[JSON records of objects]

━━━━━━━━━━━━━━━━━━━━━━━━━━━━━━

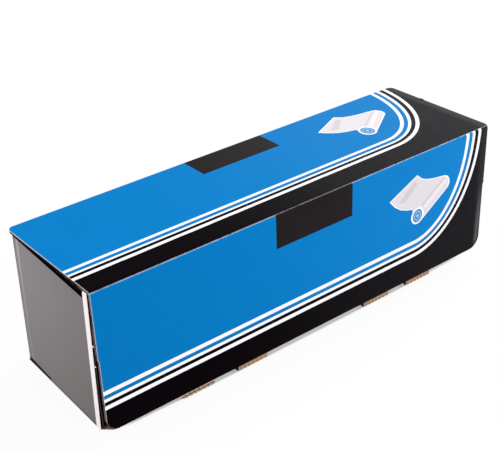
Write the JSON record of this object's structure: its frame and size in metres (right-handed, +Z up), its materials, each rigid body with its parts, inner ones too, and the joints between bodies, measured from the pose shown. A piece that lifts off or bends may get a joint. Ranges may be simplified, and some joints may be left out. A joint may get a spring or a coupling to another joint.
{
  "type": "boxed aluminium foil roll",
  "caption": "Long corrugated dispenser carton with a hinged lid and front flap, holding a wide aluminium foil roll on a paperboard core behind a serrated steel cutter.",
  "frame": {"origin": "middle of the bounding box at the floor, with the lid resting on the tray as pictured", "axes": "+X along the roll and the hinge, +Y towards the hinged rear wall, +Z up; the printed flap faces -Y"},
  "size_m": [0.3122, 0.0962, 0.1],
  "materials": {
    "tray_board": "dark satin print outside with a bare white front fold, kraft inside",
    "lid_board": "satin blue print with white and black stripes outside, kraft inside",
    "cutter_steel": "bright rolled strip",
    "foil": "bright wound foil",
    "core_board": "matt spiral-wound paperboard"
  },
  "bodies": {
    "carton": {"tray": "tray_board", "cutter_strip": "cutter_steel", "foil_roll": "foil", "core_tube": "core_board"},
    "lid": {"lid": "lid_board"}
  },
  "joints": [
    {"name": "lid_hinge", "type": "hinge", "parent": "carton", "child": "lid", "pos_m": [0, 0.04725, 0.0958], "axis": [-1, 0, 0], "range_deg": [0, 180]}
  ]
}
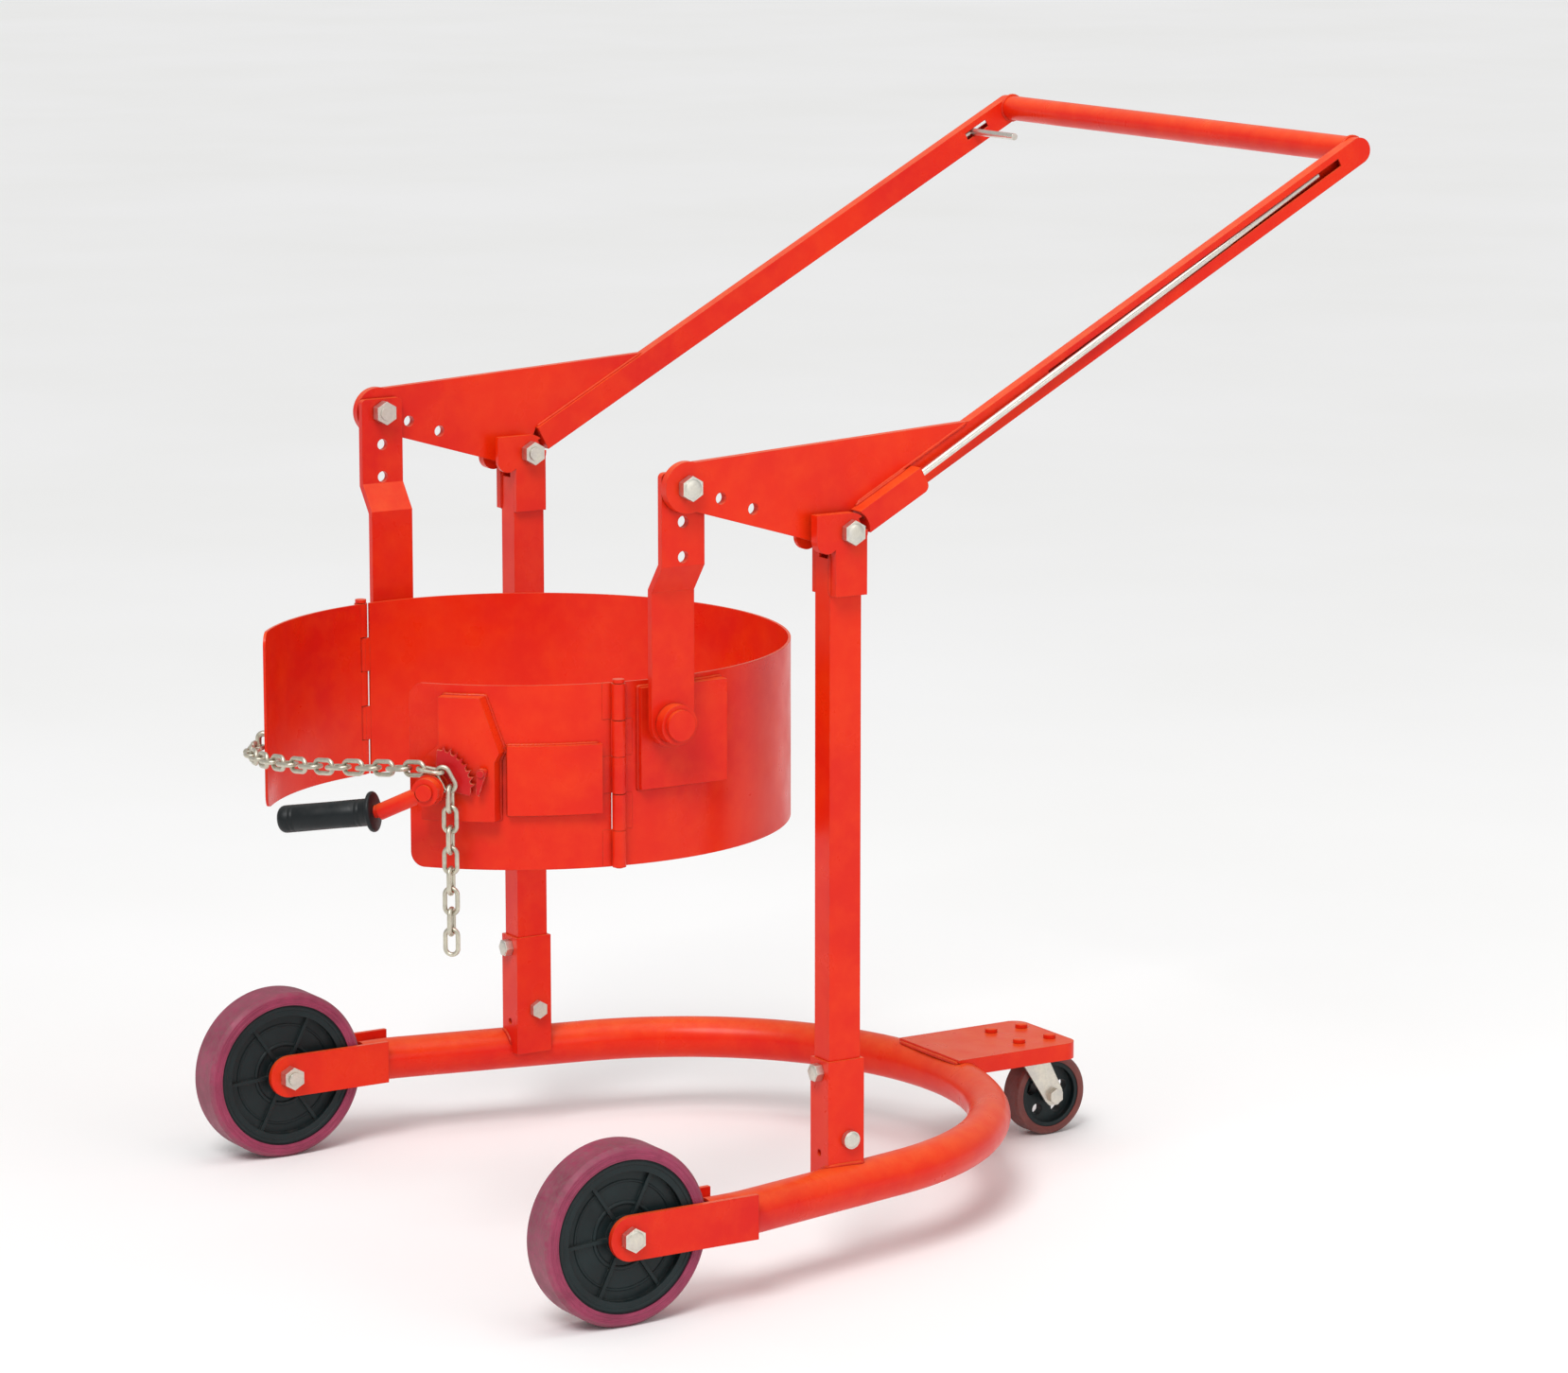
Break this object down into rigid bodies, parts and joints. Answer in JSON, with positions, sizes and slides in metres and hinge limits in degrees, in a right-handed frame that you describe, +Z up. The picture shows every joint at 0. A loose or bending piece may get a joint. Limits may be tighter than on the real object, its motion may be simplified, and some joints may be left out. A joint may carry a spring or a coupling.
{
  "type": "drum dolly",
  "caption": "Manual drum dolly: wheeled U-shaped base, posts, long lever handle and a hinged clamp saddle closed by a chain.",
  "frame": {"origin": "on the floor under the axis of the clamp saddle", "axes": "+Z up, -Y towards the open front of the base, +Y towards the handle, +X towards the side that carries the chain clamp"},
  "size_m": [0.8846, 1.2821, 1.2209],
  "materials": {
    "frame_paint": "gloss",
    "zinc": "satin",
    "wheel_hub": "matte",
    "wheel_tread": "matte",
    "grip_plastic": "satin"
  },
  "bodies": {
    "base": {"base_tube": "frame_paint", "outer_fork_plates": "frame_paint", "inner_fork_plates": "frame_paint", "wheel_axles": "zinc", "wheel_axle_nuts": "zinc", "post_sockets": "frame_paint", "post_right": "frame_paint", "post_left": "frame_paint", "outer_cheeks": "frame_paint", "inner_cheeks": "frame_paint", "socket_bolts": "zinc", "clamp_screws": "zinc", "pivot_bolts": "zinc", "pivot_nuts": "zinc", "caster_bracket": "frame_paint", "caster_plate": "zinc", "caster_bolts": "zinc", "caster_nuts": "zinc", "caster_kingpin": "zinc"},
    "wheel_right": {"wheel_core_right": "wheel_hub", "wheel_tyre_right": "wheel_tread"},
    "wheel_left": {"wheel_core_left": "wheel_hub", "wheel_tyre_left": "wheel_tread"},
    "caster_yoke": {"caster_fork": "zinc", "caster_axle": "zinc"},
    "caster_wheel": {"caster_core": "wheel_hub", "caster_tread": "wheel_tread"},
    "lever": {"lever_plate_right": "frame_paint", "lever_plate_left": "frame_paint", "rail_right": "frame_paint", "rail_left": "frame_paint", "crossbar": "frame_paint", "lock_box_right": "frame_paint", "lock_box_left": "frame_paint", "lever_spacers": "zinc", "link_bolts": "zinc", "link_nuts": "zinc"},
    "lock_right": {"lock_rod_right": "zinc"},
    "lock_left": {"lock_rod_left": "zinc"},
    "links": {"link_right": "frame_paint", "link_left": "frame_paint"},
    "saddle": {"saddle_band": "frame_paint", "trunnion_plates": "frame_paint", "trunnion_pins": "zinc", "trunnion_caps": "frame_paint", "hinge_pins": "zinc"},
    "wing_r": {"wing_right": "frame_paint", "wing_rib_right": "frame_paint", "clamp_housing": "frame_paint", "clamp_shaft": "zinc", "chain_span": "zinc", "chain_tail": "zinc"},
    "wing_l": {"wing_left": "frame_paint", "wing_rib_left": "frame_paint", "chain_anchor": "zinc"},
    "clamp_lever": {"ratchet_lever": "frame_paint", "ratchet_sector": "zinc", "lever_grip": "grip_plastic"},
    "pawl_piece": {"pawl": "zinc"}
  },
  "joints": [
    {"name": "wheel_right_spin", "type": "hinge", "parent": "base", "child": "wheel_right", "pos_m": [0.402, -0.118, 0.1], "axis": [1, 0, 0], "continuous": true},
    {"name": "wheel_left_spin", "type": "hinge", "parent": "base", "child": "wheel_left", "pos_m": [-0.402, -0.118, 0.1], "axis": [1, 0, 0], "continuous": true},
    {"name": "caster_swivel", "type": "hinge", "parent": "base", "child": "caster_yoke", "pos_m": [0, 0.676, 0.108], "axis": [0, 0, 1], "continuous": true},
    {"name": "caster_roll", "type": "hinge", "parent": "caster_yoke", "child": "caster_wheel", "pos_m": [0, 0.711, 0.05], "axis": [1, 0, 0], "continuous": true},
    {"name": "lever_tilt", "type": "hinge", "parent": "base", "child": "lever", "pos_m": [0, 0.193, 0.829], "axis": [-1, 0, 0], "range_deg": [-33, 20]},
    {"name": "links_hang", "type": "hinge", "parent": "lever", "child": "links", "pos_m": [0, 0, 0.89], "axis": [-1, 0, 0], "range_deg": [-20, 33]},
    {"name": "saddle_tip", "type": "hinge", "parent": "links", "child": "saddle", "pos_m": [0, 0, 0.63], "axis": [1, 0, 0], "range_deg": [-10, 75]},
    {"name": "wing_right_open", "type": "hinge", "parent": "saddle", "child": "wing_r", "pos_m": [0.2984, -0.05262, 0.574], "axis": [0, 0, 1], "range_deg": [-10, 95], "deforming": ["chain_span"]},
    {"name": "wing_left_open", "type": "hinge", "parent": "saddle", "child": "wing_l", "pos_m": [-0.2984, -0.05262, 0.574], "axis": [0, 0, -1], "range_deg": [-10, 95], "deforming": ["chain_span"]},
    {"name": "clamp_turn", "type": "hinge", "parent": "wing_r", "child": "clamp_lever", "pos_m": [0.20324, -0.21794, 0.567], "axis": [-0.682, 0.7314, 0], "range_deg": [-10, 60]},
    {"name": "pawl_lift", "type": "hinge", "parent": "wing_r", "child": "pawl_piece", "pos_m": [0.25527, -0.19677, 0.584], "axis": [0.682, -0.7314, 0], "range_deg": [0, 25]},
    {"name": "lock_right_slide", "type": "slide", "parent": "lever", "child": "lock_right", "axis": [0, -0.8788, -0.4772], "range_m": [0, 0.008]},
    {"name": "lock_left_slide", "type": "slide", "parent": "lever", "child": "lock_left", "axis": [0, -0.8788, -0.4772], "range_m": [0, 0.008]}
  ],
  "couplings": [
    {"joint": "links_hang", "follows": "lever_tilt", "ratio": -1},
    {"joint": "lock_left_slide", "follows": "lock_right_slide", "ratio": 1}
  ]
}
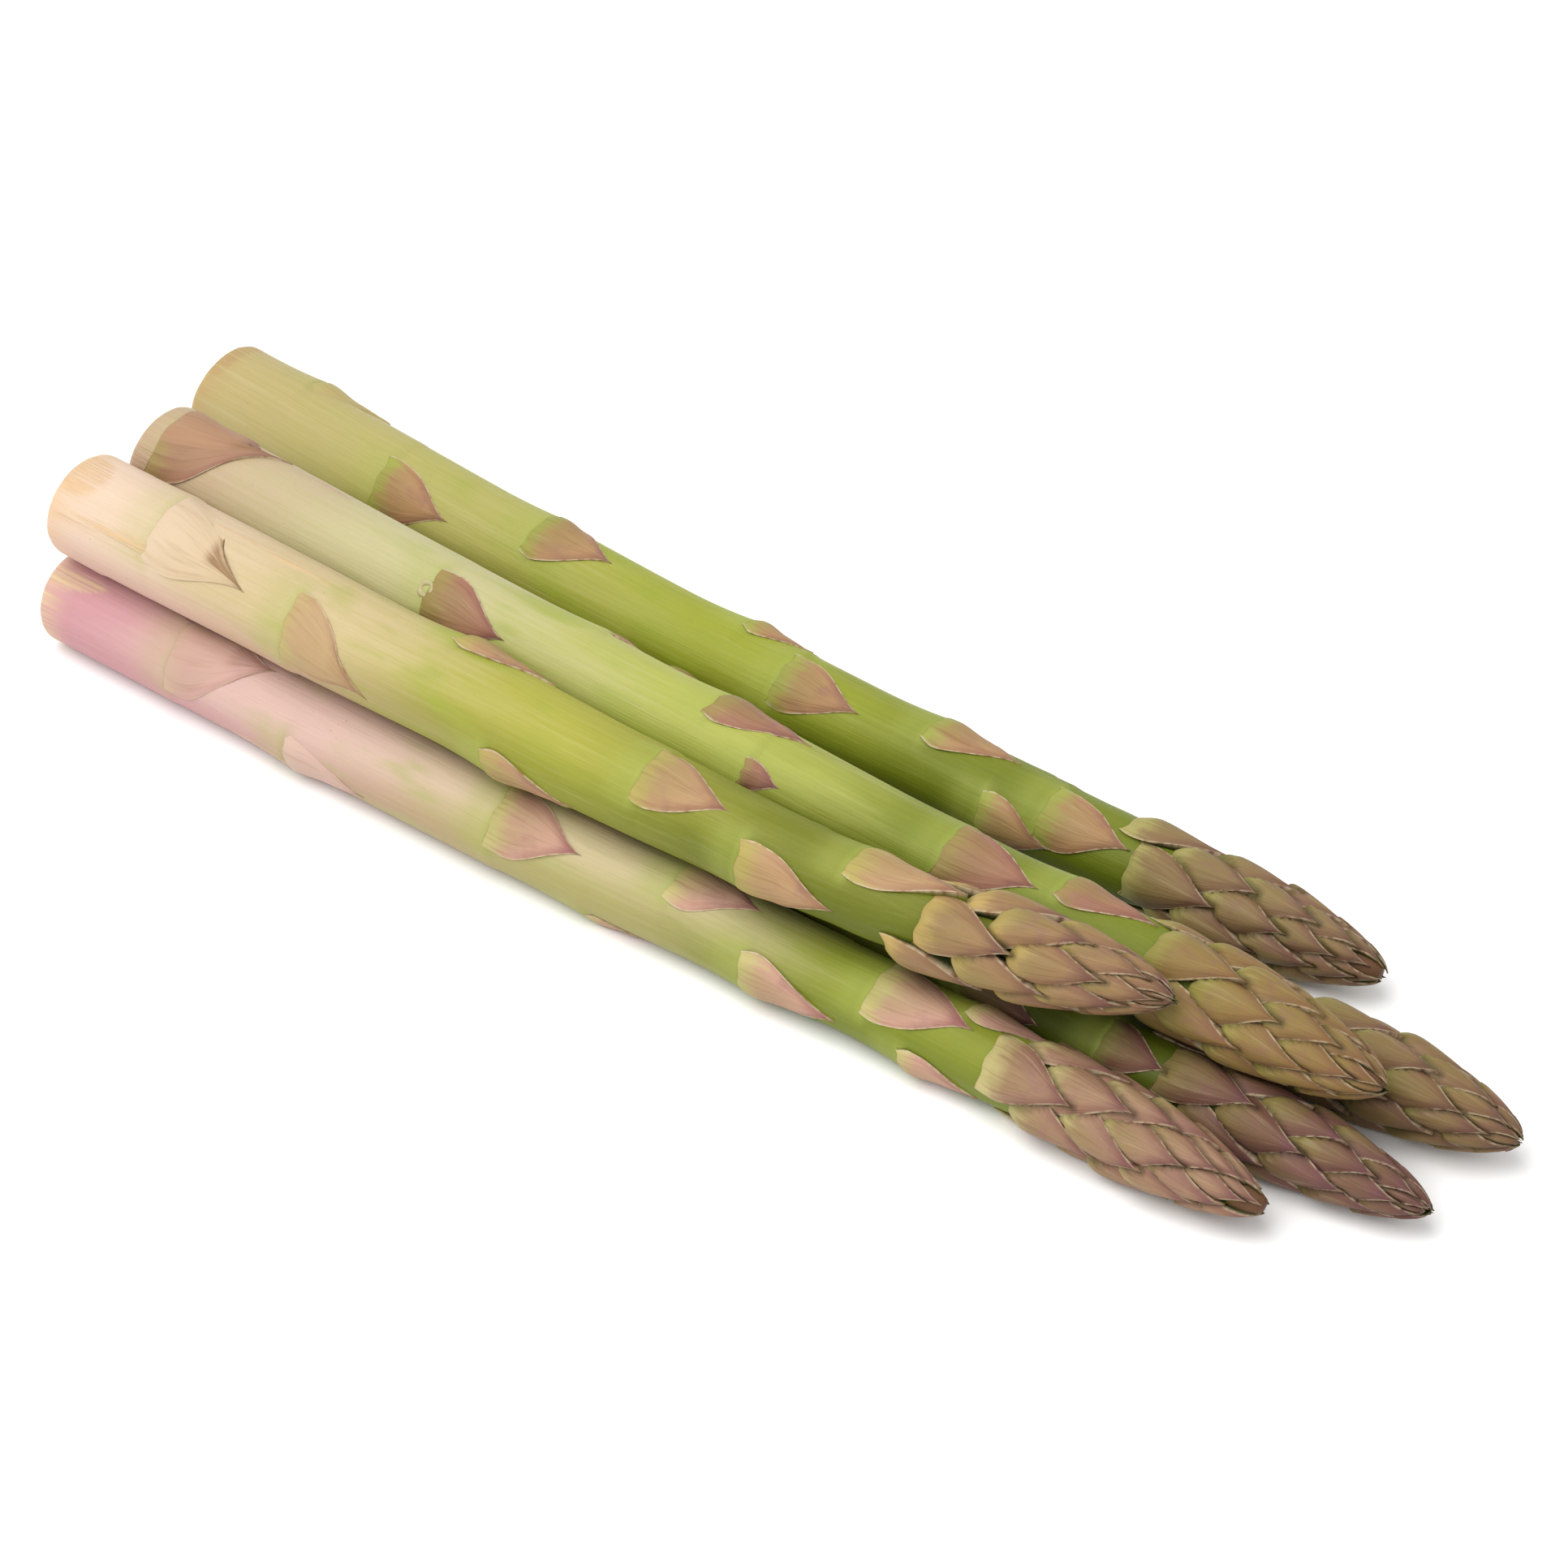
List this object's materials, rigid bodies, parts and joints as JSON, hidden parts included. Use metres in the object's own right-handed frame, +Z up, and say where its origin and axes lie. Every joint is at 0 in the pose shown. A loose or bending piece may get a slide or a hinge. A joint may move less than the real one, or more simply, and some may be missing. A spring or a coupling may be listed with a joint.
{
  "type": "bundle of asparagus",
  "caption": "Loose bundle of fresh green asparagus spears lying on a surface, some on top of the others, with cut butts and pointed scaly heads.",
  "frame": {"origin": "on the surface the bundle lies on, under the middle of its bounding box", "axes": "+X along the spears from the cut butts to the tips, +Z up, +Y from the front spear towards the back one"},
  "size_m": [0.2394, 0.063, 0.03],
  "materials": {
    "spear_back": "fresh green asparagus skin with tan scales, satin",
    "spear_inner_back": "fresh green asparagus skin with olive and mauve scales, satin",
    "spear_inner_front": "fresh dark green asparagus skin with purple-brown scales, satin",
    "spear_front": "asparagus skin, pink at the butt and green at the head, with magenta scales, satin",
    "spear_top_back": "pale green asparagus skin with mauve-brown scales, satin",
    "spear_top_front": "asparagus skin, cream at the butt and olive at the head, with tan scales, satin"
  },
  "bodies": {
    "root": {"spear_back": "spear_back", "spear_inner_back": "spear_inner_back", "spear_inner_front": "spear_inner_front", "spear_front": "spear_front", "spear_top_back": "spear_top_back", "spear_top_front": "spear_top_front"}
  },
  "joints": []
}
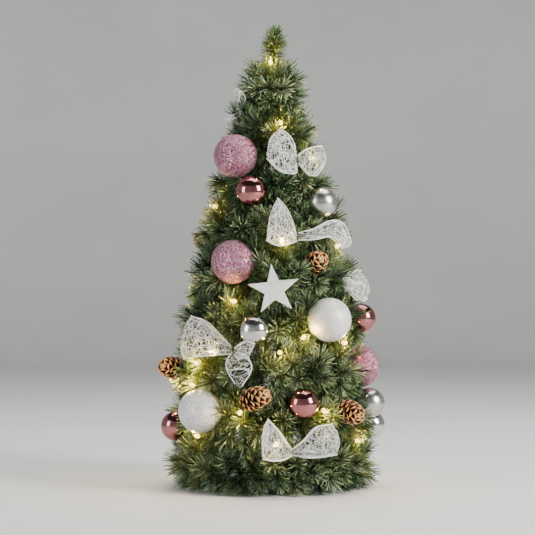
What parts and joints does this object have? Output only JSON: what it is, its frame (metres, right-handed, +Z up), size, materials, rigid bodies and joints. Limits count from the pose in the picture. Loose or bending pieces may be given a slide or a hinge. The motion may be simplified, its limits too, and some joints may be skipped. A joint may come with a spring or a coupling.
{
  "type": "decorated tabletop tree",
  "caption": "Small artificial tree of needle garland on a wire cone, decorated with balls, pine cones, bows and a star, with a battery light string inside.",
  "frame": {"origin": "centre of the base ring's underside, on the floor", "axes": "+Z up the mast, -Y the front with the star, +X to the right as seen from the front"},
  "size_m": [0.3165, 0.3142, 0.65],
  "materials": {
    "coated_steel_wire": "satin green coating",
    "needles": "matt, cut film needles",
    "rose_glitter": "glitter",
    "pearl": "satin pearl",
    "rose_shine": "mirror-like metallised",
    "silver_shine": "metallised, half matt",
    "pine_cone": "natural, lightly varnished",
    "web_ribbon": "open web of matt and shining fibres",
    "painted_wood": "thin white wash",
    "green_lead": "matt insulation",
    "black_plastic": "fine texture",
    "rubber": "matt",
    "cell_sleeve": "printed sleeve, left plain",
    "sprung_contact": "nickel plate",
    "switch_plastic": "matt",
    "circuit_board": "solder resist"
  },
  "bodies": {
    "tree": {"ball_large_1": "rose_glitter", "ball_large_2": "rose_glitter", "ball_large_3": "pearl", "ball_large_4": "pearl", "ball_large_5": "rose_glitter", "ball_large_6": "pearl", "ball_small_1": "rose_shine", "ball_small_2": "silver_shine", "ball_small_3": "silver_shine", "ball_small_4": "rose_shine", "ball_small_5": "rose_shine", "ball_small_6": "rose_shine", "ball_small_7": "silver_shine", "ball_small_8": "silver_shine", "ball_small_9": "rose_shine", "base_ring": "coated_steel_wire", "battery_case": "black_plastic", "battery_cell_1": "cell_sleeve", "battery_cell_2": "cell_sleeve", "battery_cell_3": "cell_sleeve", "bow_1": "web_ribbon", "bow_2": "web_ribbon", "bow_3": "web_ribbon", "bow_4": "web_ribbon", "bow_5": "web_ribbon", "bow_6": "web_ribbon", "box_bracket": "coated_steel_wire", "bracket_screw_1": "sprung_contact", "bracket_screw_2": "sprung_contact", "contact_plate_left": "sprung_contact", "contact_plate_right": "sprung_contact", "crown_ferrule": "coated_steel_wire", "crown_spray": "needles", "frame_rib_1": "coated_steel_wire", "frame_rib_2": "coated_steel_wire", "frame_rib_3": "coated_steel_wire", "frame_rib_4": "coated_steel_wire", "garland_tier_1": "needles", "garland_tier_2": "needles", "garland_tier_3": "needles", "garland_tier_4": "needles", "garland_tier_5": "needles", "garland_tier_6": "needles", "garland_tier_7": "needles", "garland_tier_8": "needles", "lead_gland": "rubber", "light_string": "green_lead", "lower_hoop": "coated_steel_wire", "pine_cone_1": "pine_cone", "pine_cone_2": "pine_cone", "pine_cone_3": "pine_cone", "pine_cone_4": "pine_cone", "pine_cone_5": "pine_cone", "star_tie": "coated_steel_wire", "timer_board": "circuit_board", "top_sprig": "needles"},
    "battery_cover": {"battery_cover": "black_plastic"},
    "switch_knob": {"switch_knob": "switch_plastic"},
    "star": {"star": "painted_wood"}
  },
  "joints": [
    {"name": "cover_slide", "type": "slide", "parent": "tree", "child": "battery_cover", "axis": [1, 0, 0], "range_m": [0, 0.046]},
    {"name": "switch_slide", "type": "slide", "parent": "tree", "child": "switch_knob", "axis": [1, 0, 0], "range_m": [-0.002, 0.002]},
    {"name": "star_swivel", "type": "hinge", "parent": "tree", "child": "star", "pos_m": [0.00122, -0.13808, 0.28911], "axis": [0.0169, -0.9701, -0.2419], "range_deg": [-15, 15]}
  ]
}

━━━━━━━━━━━━━━━━━━━━━━━━━━━━━━

WHAT TO PRODUCE: Filter the listing above for the string "origin" and copy every matching line.

RIGHT ANSWER:
  "frame": {"origin": "middle of the bounding box at the floor, with the lid resting on the tray as pictured", "axes": "+X along the roll and the hinge, +Y towards the hinged rear wall, +Z up; the printed flap faces -Y"},
  "frame": {"origin": "on the floor under the axis of the clamp saddle", "axes": "+Z up, -Y towards the open front of the base, +Y towards the handle, +X towards the side that carries the chain clamp"},
List this object's materials, rigid bodies, parts and joints as JSON, hidden parts included. Use metres in the object's own right-handed frame, +Z up, and say where its origin and axes lie. Every joint is at 0 in the pose shown. A loose or bending piece may get a slide or a hinge. A joint may move less than the real one, or more simply, and some may be missing. A spring or a coupling may be listed with a joint.
  "frame": {"origin": "on the surface the bundle lies on, under the middle of its bounding box", "axes": "+X along the spears from the cut butts to the tips, +Z up, +Y from the front spear towards the back one"},
  "frame": {"origin": "centre of the base ring's underside, on the floor", "axes": "+Z up the mast, -Y the front with the star, +X to the right as seen from the front"},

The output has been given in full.